It's 5:16am, and I am laying on the floor in my empty apartment in my sleeping bag. This is the first time I am blogging from my iPhone and squarespace app on my phone. I have no clue how these posts will look on desktop, so pardon me if they start looking strange from here on out. I can already tell I will miss typing on a real keyboard. :(
These last few weeks have been a whirlwind. I finally finished my resupply last Friday and brought it all over to Jackie's house and gave Nancy a run down on how everything is organized. I did feel that once I got all my boxes out of the house, I was able to breathe again. Then it came down to packing up the house. I thought I didn't own much, but when I was bringing them over to storage, it made me rethink my entire life and why I kept the things that I did. Half of me thought I should've just gotten rid of everything but then starting from square one can be really expensive. :/ Oh well. All is said and done.
I must mention that for the past two weeks, I've been experiencing some sciatica pain which made me really anxious for awhile. Two weekends ago, I went on a hike to Tunnel Falls in Oregon and I think that's where the pain began. We only went in 8 miles and 8 out and the trail was NOT strenuous at all. In fact, it was the most restful and relaxing trip that I had ever taken in a long time. But I did notice on the hike out, my lower back was hurting a bit but didn't think much of it. The following week, I woke up with some lower back pain on my right side and it went into my glutes and down my leg. The more I googled the symptoms, the more I was freaking myself out. I thought I had a herniated disc.
The following weekend, I had a friend in town who is a PT and was able to give me an assessment. After talking with her, I was immediately relieved that I was not (that) broken. She gave me a bunch of stretches and exercises to do for the next few days. The pain comes and goes. I typically wake up feeling awesome and by mid day, if I'm moving extra hard, the pain becomes more intense. So I think what had happened was is (did that even make sense?) that my pack was sitting too high on my lower spine and compressing down on it causing a pinch to my nerve which has lead to my sciatica pain. The shooting pain down my leg is what got me worried. But I asked the PCT people if they've dealt with it on trail and a lot of them said they were able to manage the pain with daily stretches at every break along with the morning and evening routines. My PT friend advised me that I was probably okay to start the trail as long as I take breaks every 30-60 minutes and take off my pack. I just need to take it slow and easy. This is a good thing since I decided to shorten my mileage for the first few weeks and I am in no hurry.

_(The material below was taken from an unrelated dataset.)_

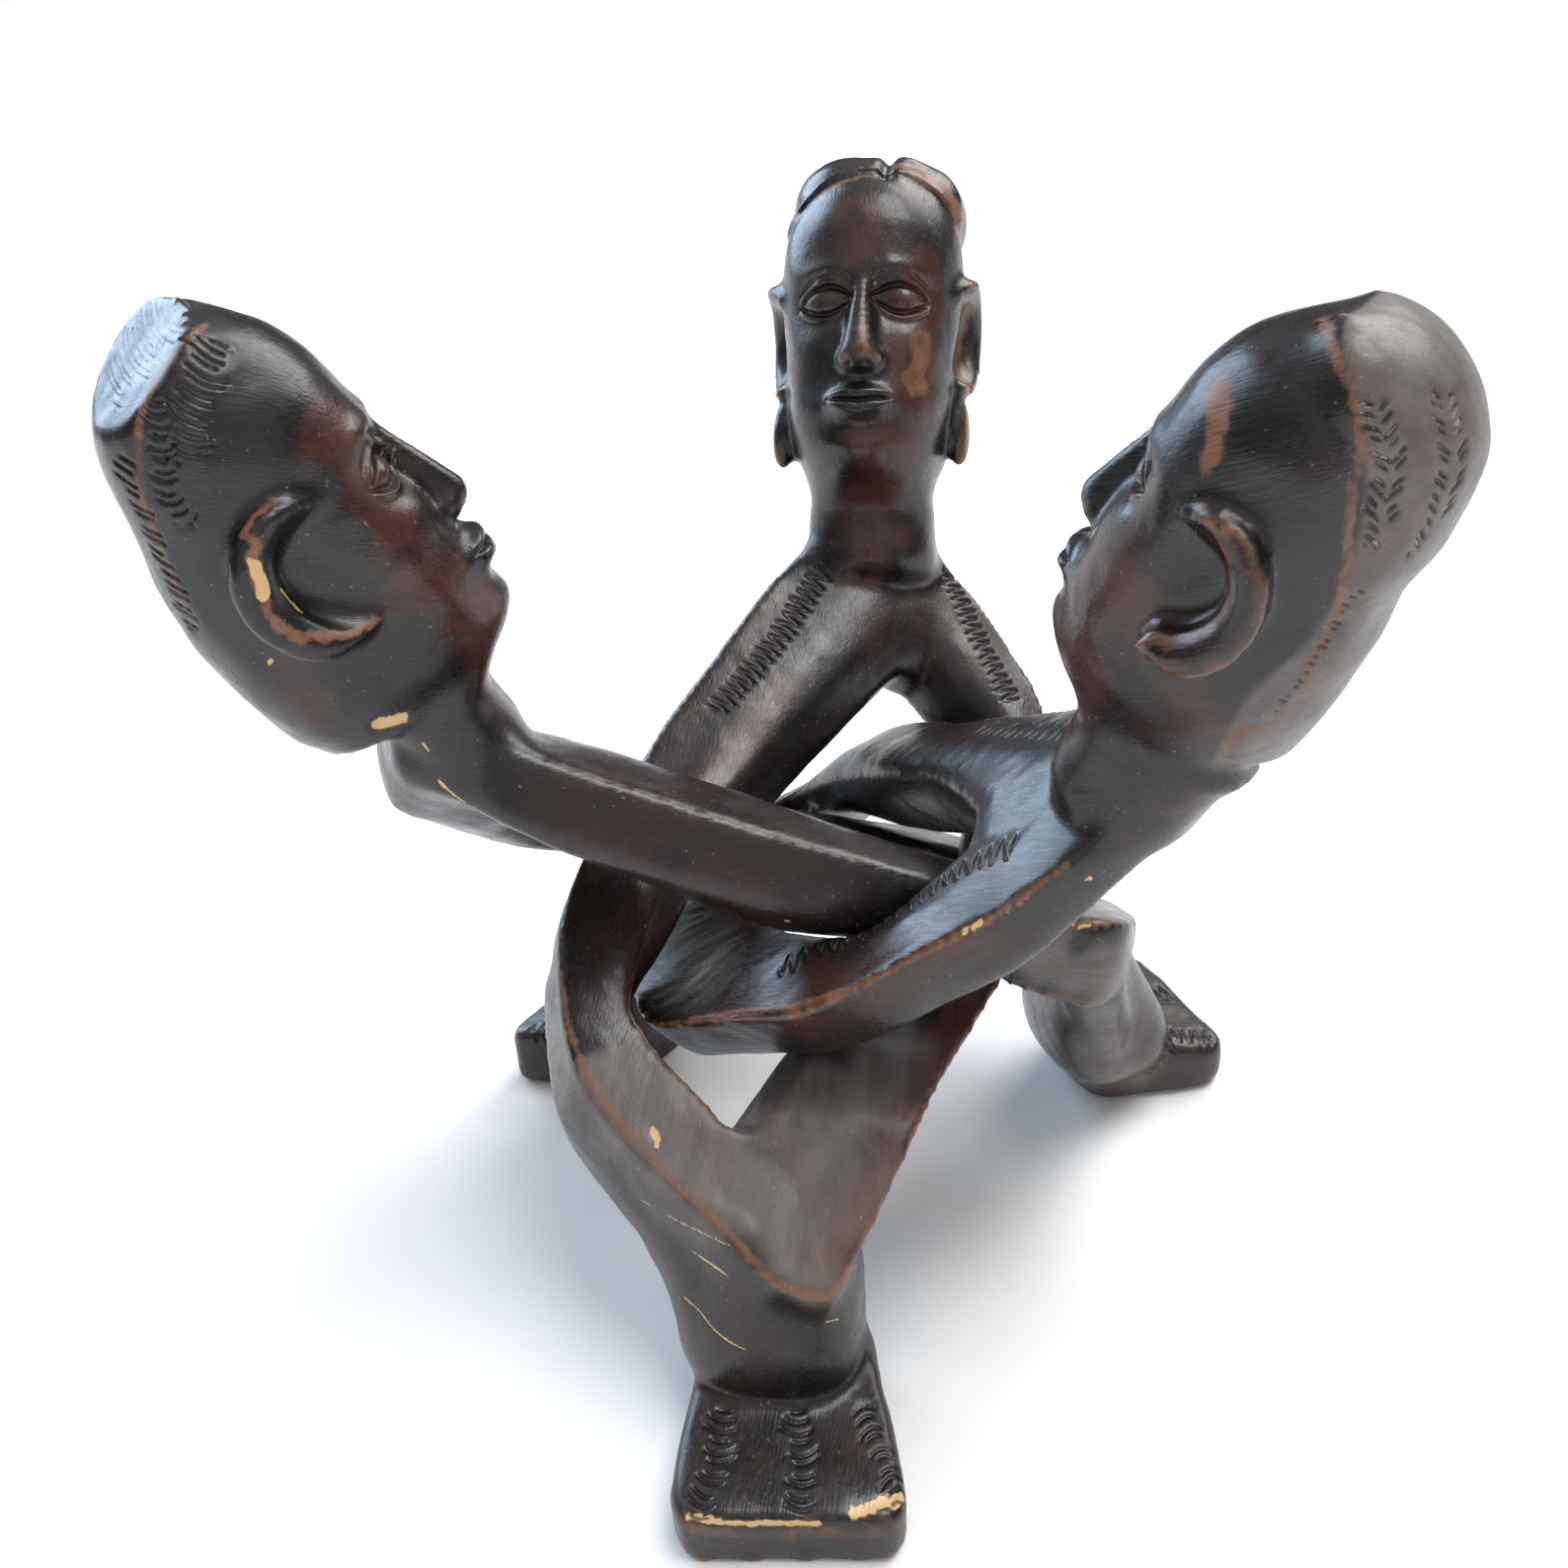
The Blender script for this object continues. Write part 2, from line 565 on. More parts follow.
@dataclass(frozen=True)
class Head:
    """Head and neck: egg-shaped sections along an upright that leans back from the face.

    Attributes:
        crown: How tall the crown is.
        hair: How the hair is carved.
        proud: How far the hair stands proud of the face.
        ear: Size of the ears.
        curl: Thickness of the ear's curl from its upper end to its lower.
        neck_trim: How much slimmer the neck is at the back.
        trim: How much flatter the back of the head is, from the jaw to the crown.
        grey: How dry and grey the hair is.
        centre: Where the head's middle is.
        lean: How far it leans back, in degrees.
        sections: Rows of height, front, back, half width, squareness.
        facet: Where a flat crown is cut off: the cut's outward direction and its distance.
        hairline: Where the hair begins, from the neck to the crown.
        face: Rows of side, height, half width, half height and depth of each swelling.
    """

    crown: float
    hair: Hair
    proud: float
    ear: float
    curl: Line = (0.35, 0.9, 1, 0.9, 0.35)
    neck_trim: float = 0
    trim: Line = (0, 0)
    trim_reach: Line = (-60, 50)
    grey: float = 0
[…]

In amidst of all this happening last minute with all my health problems, I feel like God was trying to teach me how important it is to take care of my body, even though I had thought I initially was. I was definitely not putting it a priority and was letting it fall through the cracks. I don't believe it was a sign that he wanted me to not do this, because I do know that this is my calling, but he was trying to help me take care of my body on trail. I would've NEVER thought to stretch as much as I have been nor make flossing a daily routine, but I do it everyday now. I guess you just have to learn the hard way.
After this week, I was able to see how the pain was with moving all my boxes. It's definitely still there but once it starts getting intense, I stop and stretch for a good bit and it helps alleviate some of that pain. I made the call to move forward with my initial plan to head out and am praying that it will heal on trail. If you know me, I am a person who always wants to be able to do everything on my own. For example, when I move, I try to do everything myself until the last bit where I need an extra hand because something is too heavy and I just cannot do it on my own. It's been a real humbling move this time around. Because my body is broken, I had to ask people several times for help because I couldn't risk injuring myself even more. I've been really overwhelmed with everyone's generosity and grace who have stepped in to help make this trip possible for me. People have come over to bring me boxes, help me pack, buy stuff I was selling, let me store things, borrow things, fix Ellie and even just come to say their final goodbyes. I keep thinking that I am burdening others just so I can go on this (painful) vacation for myself. But at the same time, I know they are happy to help and I need to accept that.
I said my final goodbyes at my going away party on Saturday and got our nails done with some ladies last night. It was weird to say bye because it didn't feel real yet. I feel like some people won't even notice I'm gone. I'll be back before they know it. It'll be weird to not hang out with my friends this summer and do all the fun things together but I am excited to follow along with everyone back home. So many friends are starting families, getting married, launching start ups and moving. I feel like all our friends are currently in this mid-life stage where a lot of big changes are happening. I will miss everyone but am excited for them to also follow their callings.
Today, I am dropping off Ellie and it will be my final goodbye to her. She's been having a lot of trouble in the past month and so I've had to drop a good chunk of $$$ on her but I think she is finally running well now and should be ok for the summer. I love her so much. She's taken me on so many adventures and helped me move every single time. I love her shape and how she can fit pretty much all of my belongings in like two trips. I'm glad to be keeping her and that I'll be able to come back to her. Once I turn in my house keys, I will be officially homeless. This is a strange feeling.
I hope to update one last time in San Diego or maybe after I have officially reached the Southern Terminus. Until then, please keep me in your prayers! Thank you for all the encouragement and support already!!